We go through great pains to ensure that our analysis tools give highly accurate answers in the most efficient manner possible. That requires accurate field solving – in both 2 dimensions and 3 dimensions, as appropriate – as well as accurate simulation. Accurate simulation includes simulation of S-parameters in the time domain, which requires appropriate handling of causality and passivity issues, proper concatenation of multiple S-parameters, and the avoidance of common pitfalls from brute-force methods like convolution (we use complex pole-fitting instead, which is accurate and efficient). It also means appropriately handling all determinsitic and random jitter sources by utlizing worst-case bit sequences to accurately predict BER down to 10^-18 and beyond. All of this becomes crucial at multi-GBs SERDES speeds.

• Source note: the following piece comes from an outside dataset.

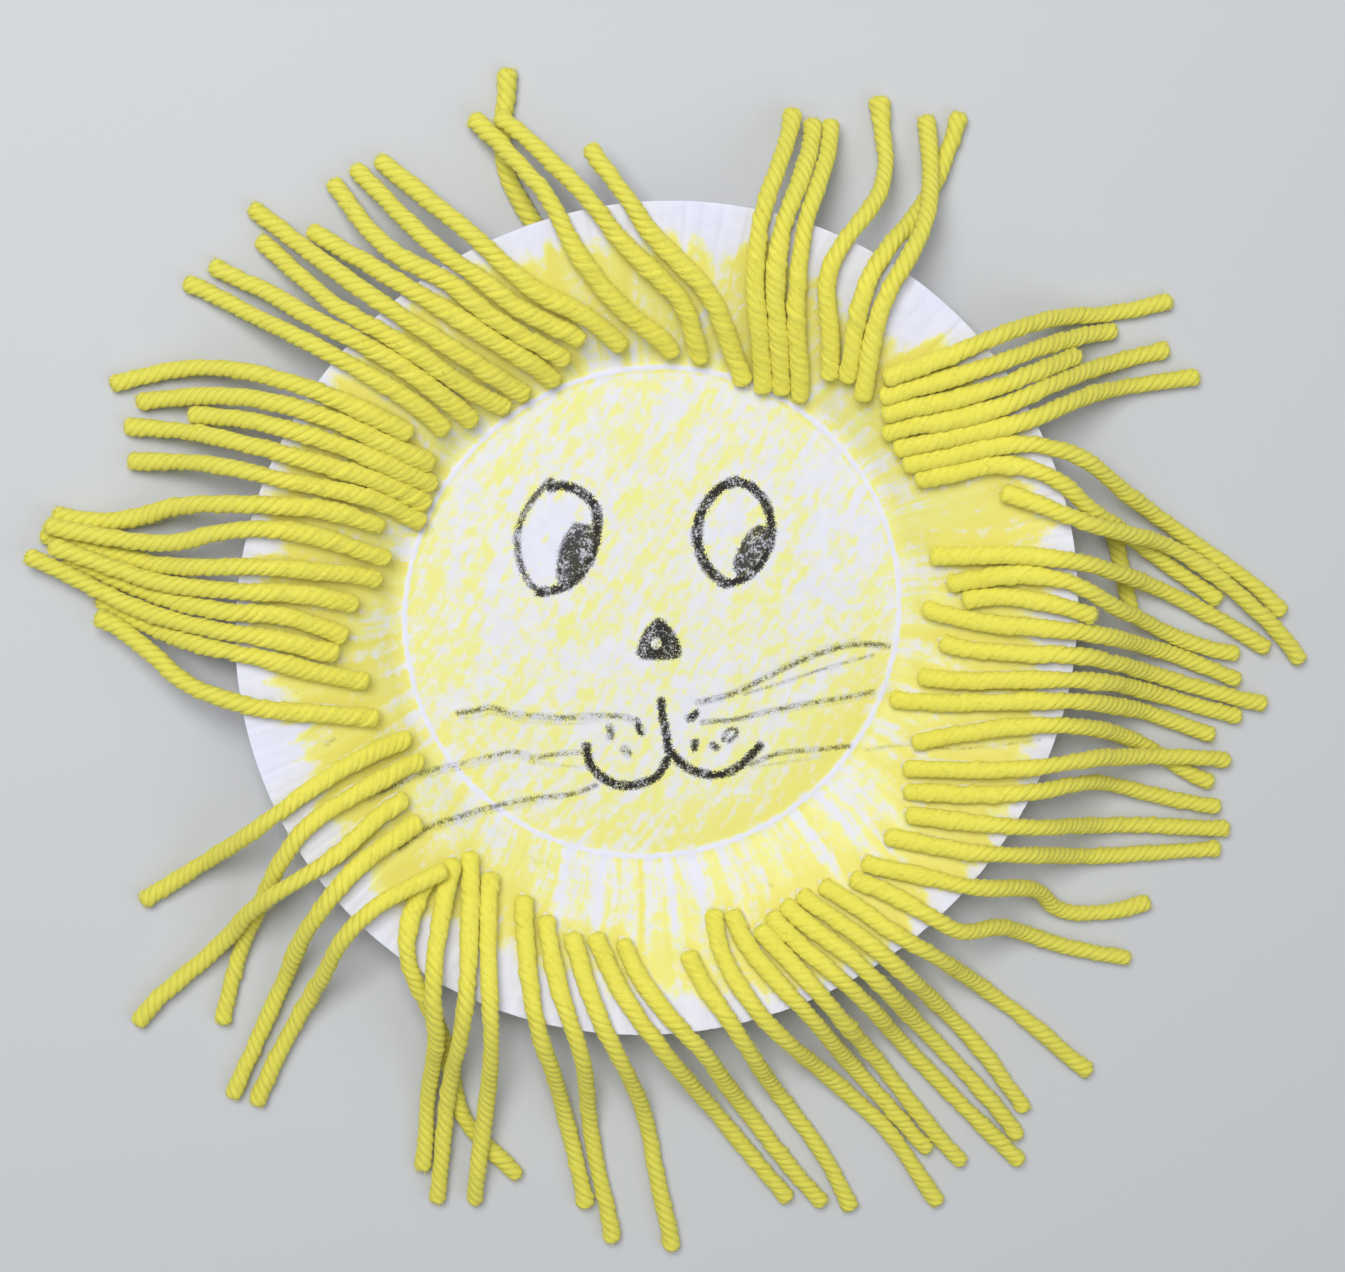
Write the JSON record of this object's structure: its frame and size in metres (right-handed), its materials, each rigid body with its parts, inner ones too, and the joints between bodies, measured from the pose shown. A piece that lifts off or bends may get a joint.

An example of SERDES simulation/measurement correlation can be found in the following article: http://electronicdesign.com/what-s-difference-between/what-s-difference-between-simulation-and-measurement
It is important to make sure that all of your inputs into the simulation are accurate. That starts with something as simple as getting the board stackup and trace widths to match what is actually manufactured – take a look at the references at the end of the article above (or some of my previous blogs) for more info. For SERDES speeds specifically, that means making sure any models used, like SPICE and S-parameters, have the the appropriate bandwidth, and that all the pieces of the channel have been solved with the appropriate field solver. Even for PI, it is important to make sure that capacitor ESL is appropriately understood and the correct method of modeling ESL is used, as this can have a dramatic effect on the results of a PI analysis.
If you take the time to make sure you are feeding HyperLynx the right information, it will give you the answers you seek about the true performance of your design.